To do so, the team had 16 subjects (11 male, 5 female) lie in an fMRI scanner and view a selection of 109 artworks from the Catalog of Art Museum Images Online database. Looking at each artwork, the subjects were asked to answer the question, “How strongly does this painting move you?” using a scale of one to four. The subjects were told to consider their answers in terms of "gut-level responses" in order to indicate what works they found "powerful, pleasing, or profound." After the scans, the same subjects were placed in front of a computer screen and told to complete a questionnaire that asked them to address the "evaluative and emotional components of their aesthetic experience" for each of the 109 artworks.

Not so surprisingly, at the end of the study, Vessel and the research team found that participants' formulated responses to the art that "moved" them varied greatly in intensity, characterized by everything from joy, awe and pleasure to sadness, disgust and confusion. "On average, each image highly recommended by one observer was given a low recommendation by another," they wrote.

In other words, people had very different tastes.

But in the scans, the levels of brain activation in a person experiencing a "moving" piece of work (a four) were actually quite similar. "The neural systems supporting aesthetic reactions ... are largely conserved from person to person," the trio wrote, "with the most moving artworks leading to a selective activation of central nodes of the DMN (namely, the aMPFC, but also the PCC and HC) thought to support personally relevant mentation."

Jessica Herrington digested this information in SciArt America: "The most moving artworks activated more brain regions known to play a role in computing personally relevant information, as well as evaluating aesthetic and emotional experiences.
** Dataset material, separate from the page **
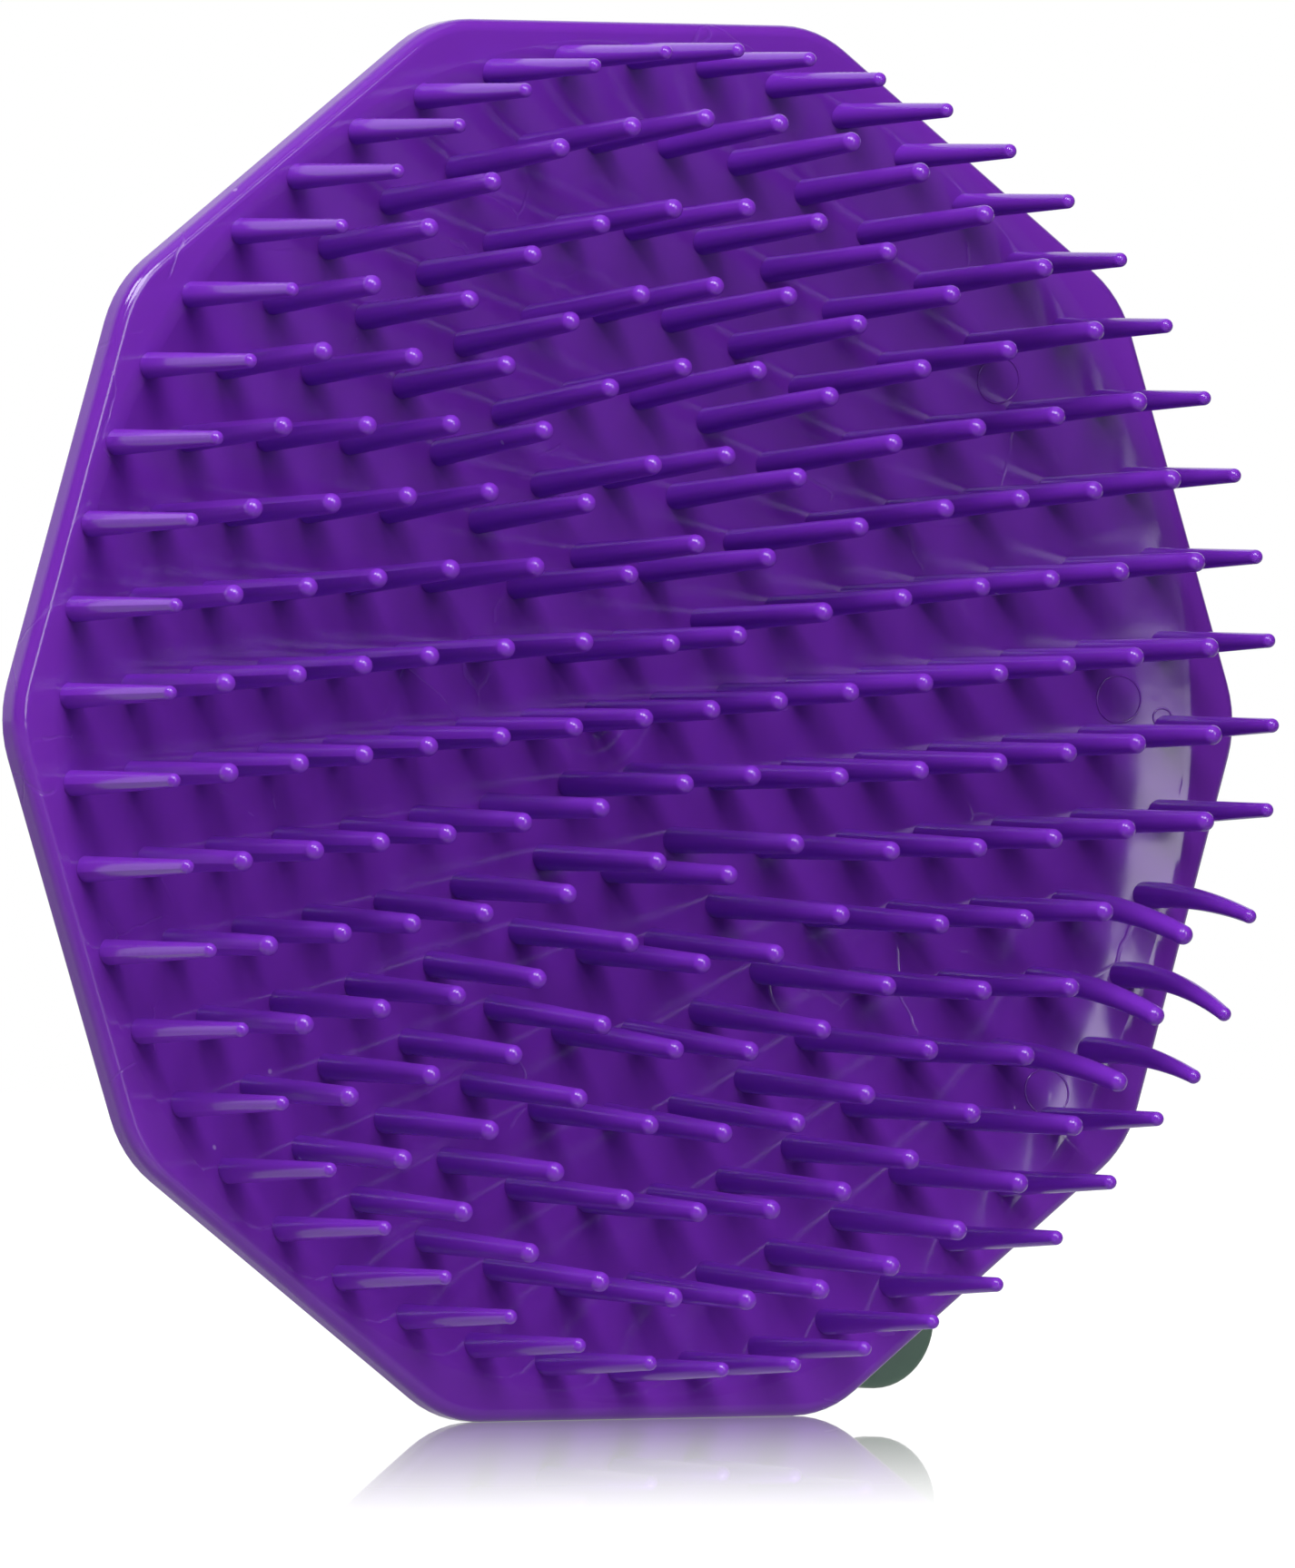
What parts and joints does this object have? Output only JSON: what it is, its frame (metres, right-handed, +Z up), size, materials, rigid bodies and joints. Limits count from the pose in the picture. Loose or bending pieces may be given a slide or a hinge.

That is, people were more emotionally ‘moved’ by an artwork when they thought it was relevant to them."

Here in lies the universalness -- and the subjectivity! Our aesthetic experiences are universal, in that the brain areas activated by "moving art" are largely constant across individuals. But these areas are responsible for mediating our subjective and personal experiences. Kant was right, the two interpretations of beauty aren't mutually exclusive!

But pushing aside Kant and the nitty-gritty details of one academic study -- a study that certainly begs for more research to explain why exactly our brains can be moved by things grotesque and gorgeous -- there's one takeaway I'd hope you glean. And it appears bolded twice in this article already.

The likelihood of you and another person sharing the exact same opinions on a group of artworks is as probable as you both having the same stock of personally relevant information hidden inside your mind. More likely than not, you're going to disagree, and that's OK! Science, dear readers, says that's OK. I say that's OK.

So, the next time you stumble across a piece of art, be it a nude photograph or a splashy bit of graffiti or a confounding work of contemporary sculpture, please refrain from exclaiming, "This isn't art!" Not only are you reducing the very subjective act of judging a piece of art to a yes-or-no question, you're ignoring the incredibly complicated system of neurons and cache of personal experiences that inevitably influence your answer.

Try, before uttering the cursed phrase, to ask yourself: "Does this art move me?" And maybe that question alone will inspire you to think more deeply about your subjective and personal relationship to art.

Remember, while one piece of art is not moving you at all, it might be moving someone else, on a neurological level no less. And that's pretty wild.